— Exercise input —

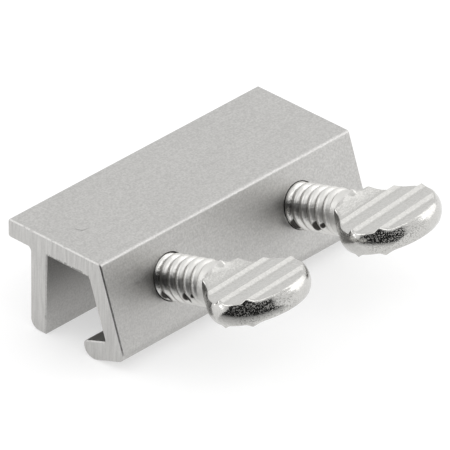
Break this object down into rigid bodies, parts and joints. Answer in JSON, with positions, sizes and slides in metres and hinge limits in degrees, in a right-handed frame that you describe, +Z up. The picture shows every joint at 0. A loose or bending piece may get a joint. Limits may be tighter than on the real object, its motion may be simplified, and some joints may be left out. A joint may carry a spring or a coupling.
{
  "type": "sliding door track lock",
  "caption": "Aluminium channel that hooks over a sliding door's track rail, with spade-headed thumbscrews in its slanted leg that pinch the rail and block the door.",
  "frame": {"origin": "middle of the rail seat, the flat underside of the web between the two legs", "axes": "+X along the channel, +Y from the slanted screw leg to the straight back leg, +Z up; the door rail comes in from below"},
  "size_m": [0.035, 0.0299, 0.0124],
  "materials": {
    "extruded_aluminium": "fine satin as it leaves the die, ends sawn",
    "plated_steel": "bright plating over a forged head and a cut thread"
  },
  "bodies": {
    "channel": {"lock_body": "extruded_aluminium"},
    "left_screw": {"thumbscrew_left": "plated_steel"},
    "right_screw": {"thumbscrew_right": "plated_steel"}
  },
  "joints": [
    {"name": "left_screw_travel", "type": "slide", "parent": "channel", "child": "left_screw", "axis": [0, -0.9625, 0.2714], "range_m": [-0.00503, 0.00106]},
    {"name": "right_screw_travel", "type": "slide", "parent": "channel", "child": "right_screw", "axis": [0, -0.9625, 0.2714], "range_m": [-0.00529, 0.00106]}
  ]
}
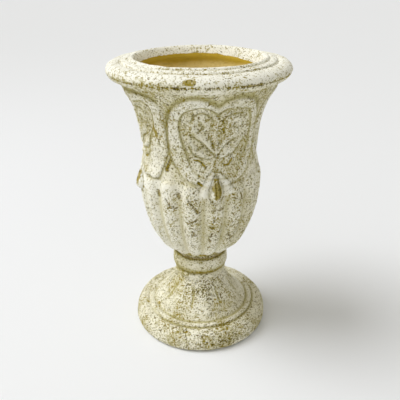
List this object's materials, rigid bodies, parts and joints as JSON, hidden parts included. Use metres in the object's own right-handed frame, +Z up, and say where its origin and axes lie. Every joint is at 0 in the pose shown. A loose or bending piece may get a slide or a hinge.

— Direction —
Extract every entry above as it appears.

— Exercise solution —
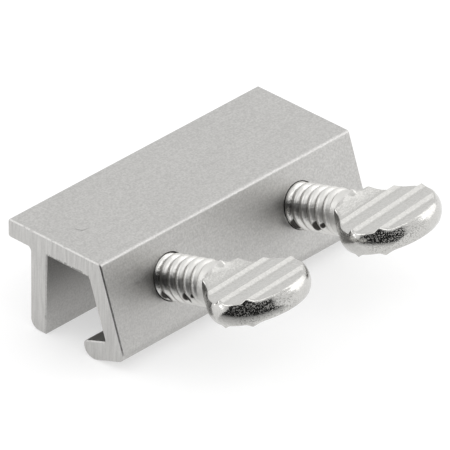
Break this object down into rigid bodies, parts and joints. Answer in JSON, with positions, sizes and slides in metres and hinge limits in degrees, in a right-handed frame that you describe, +Z up. The picture shows every joint at 0. A loose or bending piece may get a joint. Limits may be tighter than on the real object, its motion may be simplified, and some joints may be left out. A joint may carry a spring or a coupling.
{
  "type": "sliding door track lock",
  "caption": "Aluminium channel that hooks over a sliding door's track rail, with spade-headed thumbscrews in its slanted leg that pinch the rail and block the door.",
  "frame": {"origin": "middle of the rail seat, the flat underside of the web between the two legs", "axes": "+X along the channel, +Y from the slanted screw leg to the straight back leg, +Z up; the door rail comes in from below"},
  "size_m": [0.035, 0.0299, 0.0124],
  "materials": {
    "extruded_aluminium": "fine satin as it leaves the die, ends sawn",
    "plated_steel": "bright plating over a forged head and a cut thread"
  },
  "bodies": {
    "channel": {"lock_body": "extruded_aluminium"},
    "left_screw": {"thumbscrew_left": "plated_steel"},
    "right_screw": {"thumbscrew_right": "plated_steel"}
  },
  "joints": [
    {"name": "left_screw_travel", "type": "slide", "parent": "channel", "child": "left_screw", "axis": [0, -0.9625, 0.2714], "range_m": [-0.00503, 0.00106]},
    {"name": "right_screw_travel", "type": "slide", "parent": "channel", "child": "right_screw", "axis": [0, -0.9625, 0.2714], "range_m": [-0.00529, 0.00106]}
  ]
}
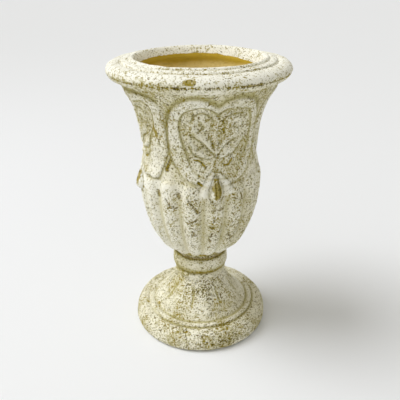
List this object's materials, rigid bodies, parts and joints as JSON, hidden parts included. Use metres in the object's own right-handed frame, +Z up, and say where its origin and axes lie. Every joint is at 0 in the pose shown. A loose or bending piece may get a slide or a hinge.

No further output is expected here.